The interweaving of separate stories is not purely for dramatic purposes, to provide an overarching narrative rather than a collection of disparate events, but precisely to consider the assassins as a very distinctive and select group of people united by a very singular drive to kill the President of the United States of America. Could there be some common ground? Could they have legitimate grievances about how the USA is governed? Or is the common theme that unites all these individuals merely just mental illness and a sense of self-importance? Even there alone, could that not tell us something deeper about the nature of the where the American Dream meets reality?




Certainly there are on the surface very different motivations between the oldest recorded case here where John Wilkes Booth would shoot Abraham Lincoln in the back of the head in a Washington theatre in 1865 and the most recent, John Hinckley Jr, who shot and succeeded in wounding Ronald Reagan in 1981. And yet, there are suspicions that Booth - a stage actor himself - may have been at least in part frustrated by a lack of success and bad press notices and may have seen the shooting of Abraham Lincoln as the ultimate piece of theatre, jumping from the theatre box and shouting 'Sic semper tyrannis!' from the stage straight after the assassination. Hinckley too has some sense of detachment from reality in his obsession with Jodie Foster and her character in the film Taxi Driver, and the shooting of Reagan could also be seen as a theatrical act of attention seeking.

Such little connections creep out also in the lives of Squeaky Fromme and Sara Jane Moore, the two women who unsuccessfully attempted to assassinate President Gerald Ford merely weeks apart in 1975. One was a disciple of Charles Manson, the other according to Weidman's book at least, came from the same part of the States as Manson, and knew him from school days.

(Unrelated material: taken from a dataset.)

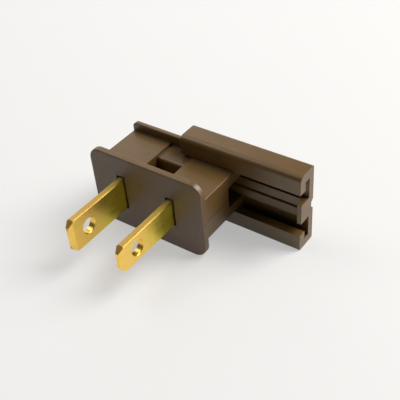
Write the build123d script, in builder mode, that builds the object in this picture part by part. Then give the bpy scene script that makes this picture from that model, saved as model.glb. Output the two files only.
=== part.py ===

Even though the two women never met in real life as far as we know, Sondheim and Weidman establish this connection between them in an amusing target practice scene. The writers similarly have Booth speak as an 'inspiration' to Lee Harvey Oswald, and many of the other assassins similarly connecting with each other on various levels, whether that be common interests and sentiments, political or personal grievances, or - since such a common aim immediately makes you famous - even just on the level of inspiration or awareness of past assassins.

It's important in a stage production then to both clearly demarcate each of the individuals and their rationale, as well as find a common connection or overarching theme that necessarily draws them together. As if the idea of bringing the nine singing assassins onto the stage weren't a strange enough idea on its own, the concept of bringing them together as part of some kind of macabre carnival game is another inspired touch that the production at the Gate Theatre in Dublin wholeheartedly embrace. Each of the would be assassins are offered a gun and a prize (Shoot the Prez! Win a Prize!) by a rather Pennywise-like clown master of ceremonies - a wonderfully sinister Nicholas Pound as 'The Proprietor' - their efforts marked by a Hit or Miss indicator flashing in lights above the stage. The humour is wonderfully black, Sondheim's songs and music also drawing from carnival themes, country music and a wide variety of styles.




The music and singing performances are a constant delight. Inevitably, working with historical characters of clearly rich colourful backgrounds, each of the individuals is well characterised, but the ensemble playing is also exceptionally good and important to the overall impact and Ruth McGill and Rachel O'Byrne are in fine voice in roles where they have much more to do than just sell sticks of candy. It's the comically incompetent roles of course that get the most laughs, but certainly Aoibhéann McCann shooting at a bucket of Kentucky Fried Chicken as Sara Jane Moore and Dan Gordon as a Santa-suited Samuel Byck in a Dodgems car strike a wonderfully surreal note and really make the most of characters whose motivations and behaviours strike you as the most unfathomable and deranged. It's a close call though, and - as is at least clear from the account of Lee Harvey Oswald - the nature of the musical and songs is clearly insufficient to delve fully into most complex conspiracies and motivations.

What is clear however is that Assassins brilliantly achieves what it sets out to do, creating a platform that allows the spectator to see this diverse group of individuals as a select group of people and perhaps through that tell us something about the nature of the people and government of the United States. First produced in 1990, the contemporary relevance of Assassins still comes through in 2018, when the question of gun control remains a highly controversial issue. The nine assassins might have very little obviously in common with each other and apparently achieved little of any real political change (much less gun controls), but what happens when a person with mental illness, deranged beliefs and a sense of their own superiority gets their hands on a gun with the promise of a prize of fame and immortality, is still very much a relevant and topical subject.